Observation returns when pressure lifts.

The long view

Observation does not improve in dramatic leaps. It accumulates quietly.

You don’t notice it working until you look back and realise that decisions feel easier, moments feel clearer, and hesitation has decreased. The change is subtle but durable.

This is why short-term evaluation is misleading. People abandon observation practices because they don’t feel immediate improvement. In reality, they are looking in the wrong place.

Observation shows up in judgement, not in effort.

Why observation can’t be rushed

Modern photography culture encourages productivity. More shooting. More output. More visible effort.

Observation resists this culture. It unfolds at its own pace. It does not scale well under pressure.

Trying to rush observation often leads to stylised habits rather than genuine sensitivity. The photographer starts looking for familiar patterns instead of remaining open to variation.

Allowing observation to develop slowly protects it from becoming formulaic.

Observation as background process

Perhaps the most useful way to think about observation is as something that runs in the background.

You don’t switch it on.
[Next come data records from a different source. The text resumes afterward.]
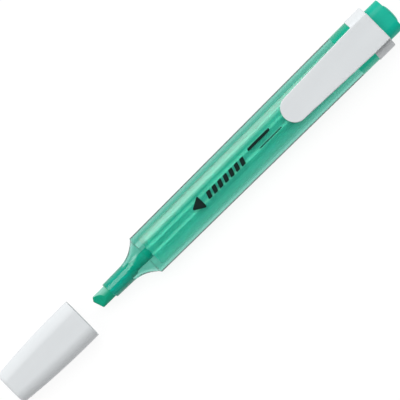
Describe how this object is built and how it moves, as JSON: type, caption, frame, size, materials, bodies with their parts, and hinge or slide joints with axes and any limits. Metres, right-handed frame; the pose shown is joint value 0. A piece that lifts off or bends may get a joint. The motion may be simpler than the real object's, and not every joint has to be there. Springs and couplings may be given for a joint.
{
  "type": "highlighter",
  "caption": "Flat pocket highlighter with a see-through ink barrel, chisel nib, sprung pocket clip, end plug and pull-off cap.",
  "frame": {"origin": "bottom centre of the bounding box with the cap drawn off as in the rest pose: on the plane of the barrel's flat back, on the pen's centre line", "axes": "+X along the pen towards the tail, with the nib and the cap towards -X; +Z out of the face that carries the clip; +Y to complete the frame"},
  "size_m": [0.1602, 0.0156, 0.0118],
  "materials": {
    "tinted_barrel": "see-through, tinted green, glossy",
    "nib_fibre": "ink-soaked bonded fibre",
    "reservoir_fibre": "ink-soaked fibre bundle",
    "clear_film": "thin clear film",
    "green_plastic": "smooth, semi-gloss",
    "white_plastic": "smooth, semi-gloss",
    "natural_plastic": "unpigmented, slightly milky"
  },
  "bodies": {
    "pen": {"barrel": "tinted_barrel", "nib": "nib_fibre", "ink_reservoir": "reservoir_fibre", "reservoir_film": "clear_film", "end_plug": "green_plastic", "clip_ring": "white_plastic"},
    "clip_arm": {"clip_arm": "white_plastic"},
    "cap": {"cap_shell": "white_plastic", "inner_cap": "natural_plastic"}
  },
  "joints": [
    {"name": "cap_slide", "type": "slide", "parent": "pen", "child": "cap", "axis": [-1, 0, 0], "range_m": [-0.0266, 0.0134]},
    {"name": "clip_flex", "type": "hinge", "parent": "pen", "child": "clip_arm", "pos_m": [0.0677, 0, 0.0118], "axis": [0, 1, 0], "range_deg": [0, 5], "stiffness_Nm_per_rad": 1.1}
  ]
}
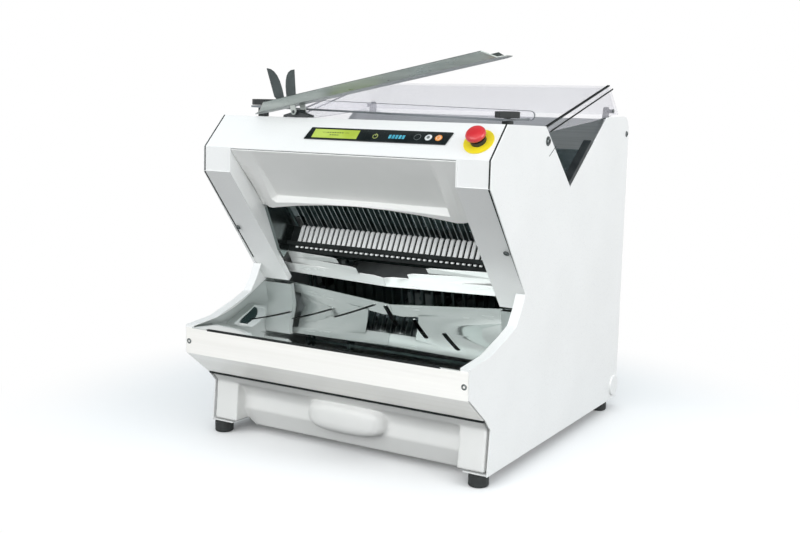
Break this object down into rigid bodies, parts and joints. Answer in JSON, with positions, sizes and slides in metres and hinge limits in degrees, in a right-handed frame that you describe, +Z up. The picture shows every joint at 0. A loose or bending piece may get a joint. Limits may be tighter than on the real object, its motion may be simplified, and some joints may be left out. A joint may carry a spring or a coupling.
{
  "type": "bread slicing machine",
  "caption": "Countertop bread slicer with opposed blade frames, slanted loaf bed under a clear lid, polished outfeed table, bagging tray and crumb drawer",
  "frame": {"origin": "middle of the whole box in X and Y, on the floor under the feet", "axes": "+X to the operator's right, +Y from the outfeed at the front to the motor at the back, +Z up"},
  "size_m": [0.658, 0.76, 0.7907],
  "materials": {
    "white_paint": "satin",
    "white_moulding": "satin",
    "white_nylon": "satin",
    "brushed_steel": "brushed",
    "polished_steel": "polished",
    "blade_steel": "ground",
    "grey_casting": "cast",
    "black_plastic": "matt",
    "grey_plastic": "matt",
    "black_rubber": "matt",
    "lcd": "gloss",
    "yellow_plastic": "satin",
    "red_plastic": "satin",
    "clear_acrylic": "clear"
  },
  "bodies": {
    "housing": {"side_panel_left": "white_paint", "side_panel_right": "white_paint", "base_plate": "brushed_steel", "rear_panel": "white_paint", "front_frame": "white_paint", "hood_panel": "white_moulding", "front_apron": "brushed_steel", "outfeed_table": "polished_steel", "outfeed_comb": "white_nylon", "comb_clamp_bar": "black_plastic", "inner_cheek_left": "brushed_steel", "inner_cheek_right": "brushed_steel", "guide_plates_left": "brushed_steel", "guide_plates_right": "brushed_steel", "loaf_bed": "brushed_steel", "bed_rail_left": "black_plastic", "bed_rail_right": "black_plastic", "screw_hanger": "grey_casting", "screw_gearmotor": "grey_casting", "upper_cross_member": "grey_casting", "lower_cross_member": "grey_casting", "guide_rod_a_left": "blade_steel", "guide_rod_a_right": "blade_steel", "guide_rod_b_left": "blade_steel", "guide_rod_b_right": "blade_steel", "crank_bearing_left": "grey_casting", "crank_bearing_right": "grey_casting", "drive_motor": "grey_casting", "drive_belt": "black_rubber", "foot_front_left": "black_rubber", "foot_front_right": "black_rubber", "foot_rear_left": "black_rubber", "foot_rear_right": "black_rubber", "display_panel": "black_plastic", "display_window": "lcd", "stop_plate": "yellow_plastic", "stop_collar": "black_plastic", "drawer_runner_left": "brushed_steel", "drawer_runner_right": "brushed_steel", "lid_hinge_left": "black_plastic", "lid_hinge_right": "black_plastic", "clear_shelf": "clear_acrylic", "tray_bracket": "black_plastic"},
    "drawer": {"drawer_fascia": "white_moulding", "crumb_pan": "brushed_steel"},
    "lid": {"lid_cover": "clear_acrylic"},
    "blades_a": {"blade_frame_a": "blade_steel"},
    "blades_b": {"blade_frame_b": "blade_steel"},
    "rod_a": {"connecting_rod_a": "grey_casting"},
    "rod_b": {"connecting_rod_b": "grey_casting"},
    "crank": {"crankshaft": "grey_casting"},
    "motor_wheel": {"motor_pulley": "grey_casting"},
    "pusher": {"loaf_pusher": "black_plastic"},
    "pusher_screw": {"lead_screw": "blade_steel"},
    "stop": {"stop_button": "red_plastic"},
    "knob_left": {"shelf_knob_left": "black_rubber"},
    "knob_right": {"shelf_knob_right": "black_rubber"},
    "tray": {"bagging_tray": "polished_steel"},
    "paddle_front": {"bag_paddle_front": "grey_plastic"},
    "paddle_rear": {"bag_paddle_rear": "grey_plastic"}
  },
  "joints": [
    {"name": "drawer_slide", "type": "slide", "parent": "housing", "child": "drawer", "axis": [0, -1, 0], "range_m": [0, 0.3]},
    {"name": "lid_hinge", "type": "hinge", "parent": "housing", "child": "lid", "pos_m": [0, 0.292, 0.6835], "axis": [-1, 0, 0], "range_deg": [0, 60]},
    {"name": "blade_a_slide", "type": "slide", "parent": "housing", "child": "blades_a", "axis": [0, 0.6285, -0.7778], "range_m": [-0.015, 0.015]},
    {"name": "blade_b_slide", "type": "slide", "parent": "housing", "child": "blades_b", "axis": [0, 0.6285, -0.7778], "range_m": [-0.015, 0.015]},
    {"name": "rod_a_pivot", "type": "hinge", "parent": "blades_a", "child": "rod_a", "pos_m": [-0.169, -0.02716, 0.3437], "axis": [1, 0, 0], "range_deg": [0, 13]},
    {"name": "rod_b_pivot", "type": "hinge", "parent": "blades_b", "child": "rod_b", "pos_m": [0.169, -0.01433, 0.35407], "axis": [1, 0, 0], "range_deg": [-13, 0]},
    {"name": "crank_turn", "type": "hinge", "parent": "housing", "child": "crank", "pos_m": [0, 0.0595, 0.2492], "axis": [1, 0, 0], "continuous": true},
    {"name": "motor_turn", "type": "hinge", "parent": "housing", "child": "motor_wheel", "pos_m": [0, 0.225, 0.198], "axis": [1, 0, 0], "continuous": true},
    {"name": "pusher_slide", "type": "slide", "parent": "housing", "child": "pusher", "axis": [0, -0.809, -0.5878], "range_m": [-0.12, 0.155]},
    {"name": "screw_turn", "type": "hinge", "parent": "housing", "child": "pusher_screw", "pos_m": [0, 0.0794, 0.5173], "axis": [0, 0.809, 0.5878], "range_deg": [-1225, 1400]},
    {"name": "stop_press", "type": "slide", "parent": "housing", "child": "stop", "axis": [0, 0.7071, -0.7071], "range_m": [0, 0.005], "stiffness_N_per_m": 600},
    {"name": "knob_left_turn", "type": "hinge", "parent": "housing", "child": "knob_left", "pos_m": [-0.284, -0.171, 0.68], "axis": [0, 0, 1], "continuous": true},
    {"name": "knob_right_turn", "type": "hinge", "parent": "housing", "child": "knob_right", "pos_m": [0.284, -0.171, 0.68], "axis": [0, 0, 1], "continuous": true},
    {"name": "tray_tilt", "type": "hinge", "parent": "housing", "child": "tray", "pos_m": [-0.139, -0.245, 0.674], "axis": [0, 1, 0], "range_deg": [0, 11]},
    {"name": "paddle_front_lean", "type": "hinge", "parent": "tray", "child": "paddle_front", "pos_m": [-0.1696, -0.256, 0.69], "axis": [0.9796, 0, 0.2011], "range_deg": [-15, 0], "stiffness_Nm_per_rad": 0.3},
    {"name": "paddle_rear_lean", "type": "hinge", "parent": "tray", "child": "paddle_rear", "pos_m": [-0.1696, -0.234, 0.69], "axis": [0.9796, 0, 0.2011], "range_deg": [0, 15], "stiffness_Nm_per_rad": 0.3}
  ],
  "couplings": [
    {"joint": "blade_b_slide", "follows": "blade_a_slide", "ratio": -1},
    {"joint": "motor_turn", "follows": "crank_turn", "ratio": 1.9643},
    {"joint": "screw_turn", "follows": "pusher_slide", "rad_per_m": 157.08}
  ]
}
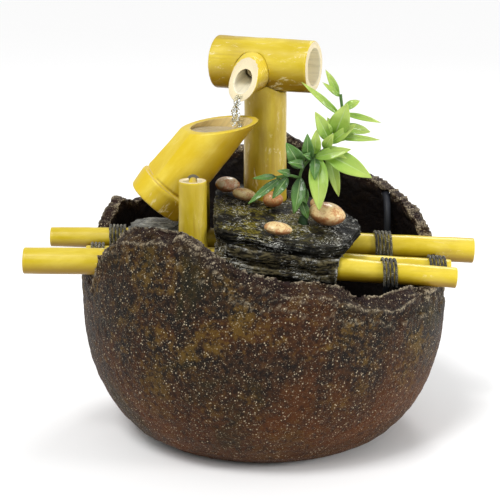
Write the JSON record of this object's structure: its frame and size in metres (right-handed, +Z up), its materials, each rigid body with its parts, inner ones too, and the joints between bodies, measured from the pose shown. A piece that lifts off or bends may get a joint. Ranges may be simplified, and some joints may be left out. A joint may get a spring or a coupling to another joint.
{
  "type": "tabletop fountain",
  "caption": "Tabletop fountain: a torn-rimmed stoneware pot bridged by bamboo poles and slates, a pump and riser, and a pivoted bamboo trough that fills, tips and knocks.",
  "frame": {"origin": "centre of the underside of the felt pad under the pot's foot, on the table", "axes": "+Z up, +X along the poles to the side where the lead leaves, -Y to the front, where the slates' thin edges are"},
  "size_m": [0.3065, 0.3265, 0.2673],
  "materials": {
    "bowl": "matte",
    "base_pad": "matte",
    "pole_front": "satin",
    "pole_back": "satin",
    "pole_middle": "satin",
    "lashing_front_right": "matte",
    "lashing_back_right": "matte",
    "lashing_back_left": "matte",
    "lashing_middle_left": "matte",
    "lashing_middle_right": "matte",
    "slate_lower": "matte",
    "slate_packer": "matte",
    "slate_top": "satin",
    "knock_stone": "matte",
    "pebbles": "satin",
    "pivot_post_front": "satin",
    "pivot_post_rear": "satin",
    "pivot_pin": "satin",
    "pivot_washers": "satin",
    "trough": "satin",
    "tail_plug": "matte",
    "tail_weight": "satin",
    "riser_tube": "satin",
    "head_tube": "satin",
    "spout_tube": "satin",
    "hose": "satin",
    "pump_housing": "matte",
    "stator_core": "satin",
    "stator_coil": "satin",
    "housing_lid": "matte",
    "pump_rotor": "matte",
    "rotor_shaft": "polished",
    "shaft_bush_inner": "matte",
    "shaft_bush_outer": "matte",
    "chamber_seal": "matte",
    "chamber_cover": "matte",
    "intake_cover": "matte",
    "flow_dial": "matte",
    "suction_cups": "satin",
    "cable_gland": "matte",
    "power_cord": "satin",
    "cord_coil": "satin",
    "cord_tie": "matte",
    "plug_body": "satin",
    "plug_pins": "satin",
    "plant_foot": "matte",
    "plant_stems": "satin",
    "leaves_left": "satin",
    "leaves_right": "satin"
  },
  "bodies": {
    "fountain": {"bowl": "bowl", "base_pad": "base_pad", "pole_front": "pole_front", "pole_back": "pole_back", "pole_middle": "pole_middle", "lashing_front_right": "lashing_front_right", "lashing_back_right": "lashing_back_right", "lashing_back_left": "lashing_back_left", "lashing_middle_left": "lashing_middle_left", "lashing_middle_right": "lashing_middle_right", "slate_lower": "slate_lower", "slate_packer": "slate_packer", "slate_top": "slate_top", "knock_stone": "knock_stone", "pebbles": "pebbles", "pivot_post_front": "pivot_post_front", "pivot_post_rear": "pivot_post_rear", "pivot_pin": "pivot_pin", "pivot_washers": "pivot_washers", "riser_tube": "riser_tube", "head_tube": "head_tube", "spout_tube": "spout_tube", "hose": "hose", "pump_housing": "pump_housing", "stator_core": "stator_core", "stator_coil": "stator_coil", "housing_lid": "housing_lid", "rotor_shaft": "rotor_shaft", "shaft_bush_inner": "shaft_bush_inner", "shaft_bush_outer": "shaft_bush_outer", "chamber_seal": "chamber_seal", "chamber_cover": "chamber_cover", "intake_cover": "intake_cover", "suction_cups": "suction_cups", "cable_gland": "cable_gland", "power_cord": "power_cord", "cord_coil": "cord_coil", "cord_tie": "cord_tie", "plug_body": "plug_body", "plug_pins": "plug_pins", "plant_foot": "plant_foot", "plant_stems": "plant_stems", "leaves_left": "leaves_left", "leaves_right": "leaves_right"},
    "tipping_trough": {"trough": "trough", "tail_plug": "tail_plug", "tail_weight": "tail_weight"},
    "impeller": {"pump_rotor": "pump_rotor"},
    "dial": {"flow_dial": "flow_dial"}
  },
  "joints": [
    {"name": "trough_tip", "type": "hinge", "parent": "fountain", "child": "tipping_trough", "pos_m": [-0.047, -0.012, 0.181], "axis": [0, 1, 0], "range_deg": [0, 45]},
    {"name": "impeller_spin", "type": "hinge", "parent": "fountain", "child": "impeller", "pos_m": [0.001, 0.0346, 0.039], "axis": [1, 0, 0], "continuous": true},
    {"name": "flow_turn", "type": "hinge", "parent": "fountain", "child": "dial", "pos_m": [-0.021, 0.0346, 0.039], "axis": [1, 0, 0], "range_deg": [0, 90]}
  ]
}
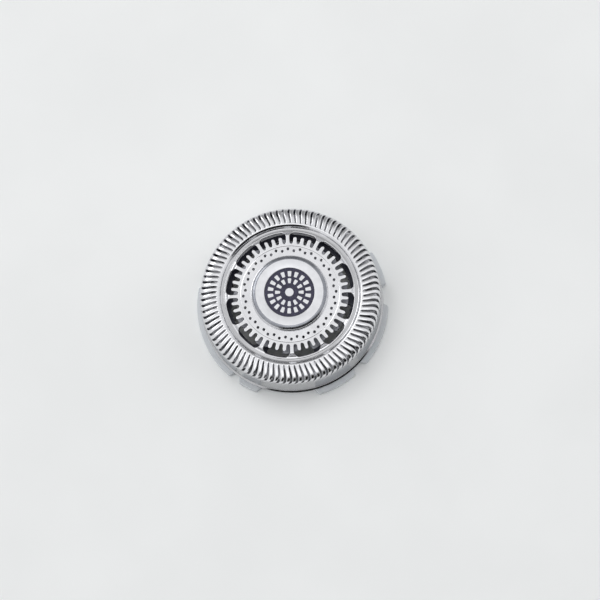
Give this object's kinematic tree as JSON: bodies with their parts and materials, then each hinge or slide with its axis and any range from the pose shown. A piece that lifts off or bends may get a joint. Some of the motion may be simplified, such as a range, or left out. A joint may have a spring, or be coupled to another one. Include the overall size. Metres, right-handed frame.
{
  "type": "rotary shaver head",
  "caption": "Round shaving head: slotted steel guard with toothed windows and fine holes, a raised satin cap, a lugged plastic ring, and a cutter that spins inside.",
  "frame": {"origin": "on the head's axis, on the surface that it rests on", "axes": "+Z along the head's axis, towards the guard's shaving face"},
  "size_m": [0.0346, 0.0332, 0.0099],
  "materials": {
    "guard_steel": "polished",
    "cap_metal": "satin",
    "inlay": "gloss",
    "bearing": "moulded",
    "holder": "translucent",
    "blade_steel": "ground",
    "carrier": "moulded"
  },
  "bodies": {
    "head": {"guard": "guard_steel", "centre_cap": "cap_metal", "cap_inlay": "inlay", "bearing_insert": "bearing", "holder_ring": "holder"},
    "cutter": {"cutter_carrier": "carrier", "outer_blade_ring": "blade_steel", "inner_blade_ring": "blade_steel"}
  },
  "joints": [
    {"name": "cutter_spin", "type": "hinge", "parent": "head", "child": "cutter", "pos_m": [0, 0, 0.0055], "axis": [0, 0, 1], "continuous": true}
  ]
}
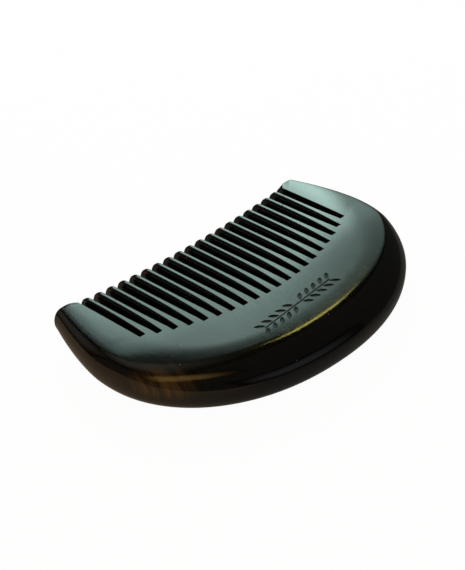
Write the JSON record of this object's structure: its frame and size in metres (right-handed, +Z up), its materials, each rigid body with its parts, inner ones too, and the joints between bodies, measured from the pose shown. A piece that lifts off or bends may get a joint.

You don’t monitor it constantly. You create conditions where it can operate.

This means reducing distraction, not increasing effort. Trusting that attention will flag what matters when it needs to.

The photographer’s role is not to force awareness, but to stay available.

Closing thoughts

Observation is not a performance. It is not a task to be completed or a skill to be displayed.

The most effective photography observation practice does not feel like practice at all. It feels like permission — permission to slow down internally, to stop narrating everything, and to let attention organise itself.

When observation is treated this way, it becomes sustainable. It supports judgement rather than competing with it. It feeds composition and editing without demanding centre stage.

You don’t become a better observer by trying harder to see. You become one by learning when to stop trying — and letting attention do the rest.